___ DATASET RECORDS
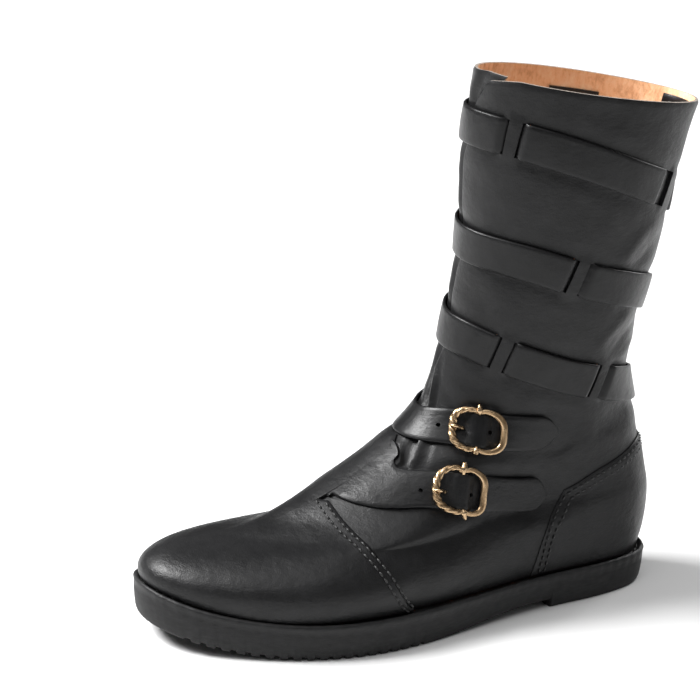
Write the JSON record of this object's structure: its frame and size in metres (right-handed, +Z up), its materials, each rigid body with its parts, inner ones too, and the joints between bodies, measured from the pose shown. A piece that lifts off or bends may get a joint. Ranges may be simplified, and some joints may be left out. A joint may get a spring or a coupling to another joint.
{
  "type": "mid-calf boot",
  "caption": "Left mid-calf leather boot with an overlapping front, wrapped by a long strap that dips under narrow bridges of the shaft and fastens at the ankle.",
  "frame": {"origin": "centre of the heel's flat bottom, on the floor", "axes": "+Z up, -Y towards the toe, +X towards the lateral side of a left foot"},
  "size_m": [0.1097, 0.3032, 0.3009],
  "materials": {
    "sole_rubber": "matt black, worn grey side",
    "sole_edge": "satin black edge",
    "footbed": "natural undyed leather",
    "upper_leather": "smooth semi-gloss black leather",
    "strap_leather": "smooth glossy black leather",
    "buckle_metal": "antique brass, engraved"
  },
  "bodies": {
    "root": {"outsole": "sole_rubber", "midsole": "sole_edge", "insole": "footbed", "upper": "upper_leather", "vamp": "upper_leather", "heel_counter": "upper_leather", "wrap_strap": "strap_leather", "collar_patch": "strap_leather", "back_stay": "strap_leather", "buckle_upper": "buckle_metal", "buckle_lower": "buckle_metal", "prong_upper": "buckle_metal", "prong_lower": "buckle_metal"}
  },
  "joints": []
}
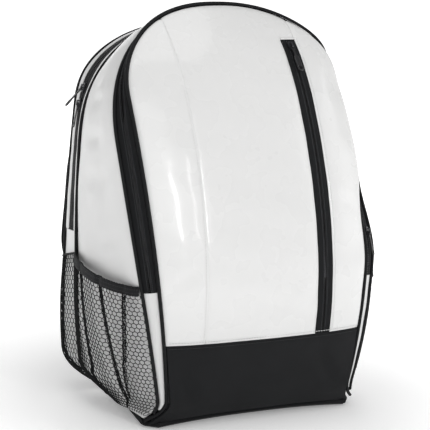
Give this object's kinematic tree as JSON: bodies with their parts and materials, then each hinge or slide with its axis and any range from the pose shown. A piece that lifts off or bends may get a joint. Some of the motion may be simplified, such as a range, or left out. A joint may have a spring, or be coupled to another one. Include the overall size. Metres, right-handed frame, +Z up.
______
WORK TO COMPLETE: Restate the whole listing exactly.

SOLUTION TO THIS PROBLEM:
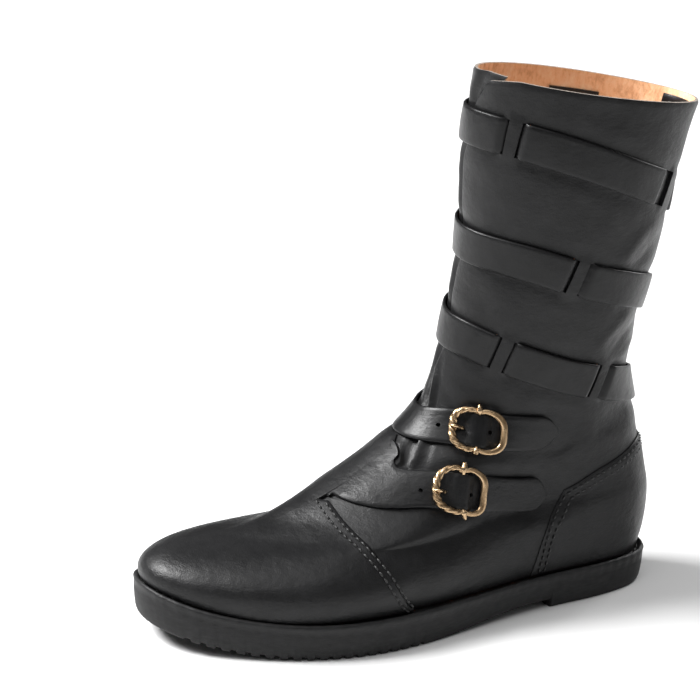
Write the JSON record of this object's structure: its frame and size in metres (right-handed, +Z up), its materials, each rigid body with its parts, inner ones too, and the joints between bodies, measured from the pose shown. A piece that lifts off or bends may get a joint. Ranges may be simplified, and some joints may be left out. A joint may get a spring or a coupling to another joint.
{
  "type": "mid-calf boot",
  "caption": "Left mid-calf leather boot with an overlapping front, wrapped by a long strap that dips under narrow bridges of the shaft and fastens at the ankle.",
  "frame": {"origin": "centre of the heel's flat bottom, on the floor", "axes": "+Z up, -Y towards the toe, +X towards the lateral side of a left foot"},
  "size_m": [0.1097, 0.3032, 0.3009],
  "materials": {
    "sole_rubber": "matt black, worn grey side",
    "sole_edge": "satin black edge",
    "footbed": "natural undyed leather",
    "upper_leather": "smooth semi-gloss black leather",
    "strap_leather": "smooth glossy black leather",
    "buckle_metal": "antique brass, engraved"
  },
  "bodies": {
    "root": {"outsole": "sole_rubber", "midsole": "sole_edge", "insole": "footbed", "upper": "upper_leather", "vamp": "upper_leather", "heel_counter": "upper_leather", "wrap_strap": "strap_leather", "collar_patch": "strap_leather", "back_stay": "strap_leather", "buckle_upper": "buckle_metal", "buckle_lower": "buckle_metal", "prong_upper": "buckle_metal", "prong_lower": "buckle_metal"}
  },
  "joints": []
}
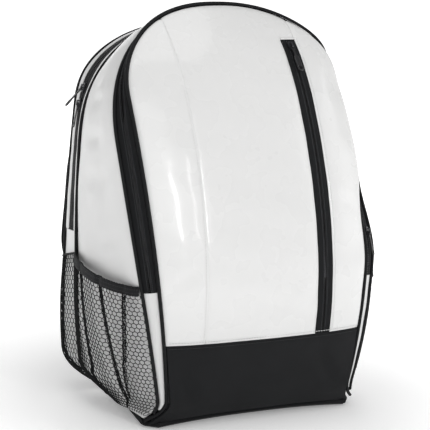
Give this object's kinematic tree as JSON: bodies with their parts and materials, then each hinge or slide with its axis and any range from the pose shown. A piece that lifts off or bends may get a joint. Some of the motion may be simplified, such as a range, or left out. A joint may have a spring, or be coupled to another one. Include the overall size. Metres, right-handed frame, +Z up.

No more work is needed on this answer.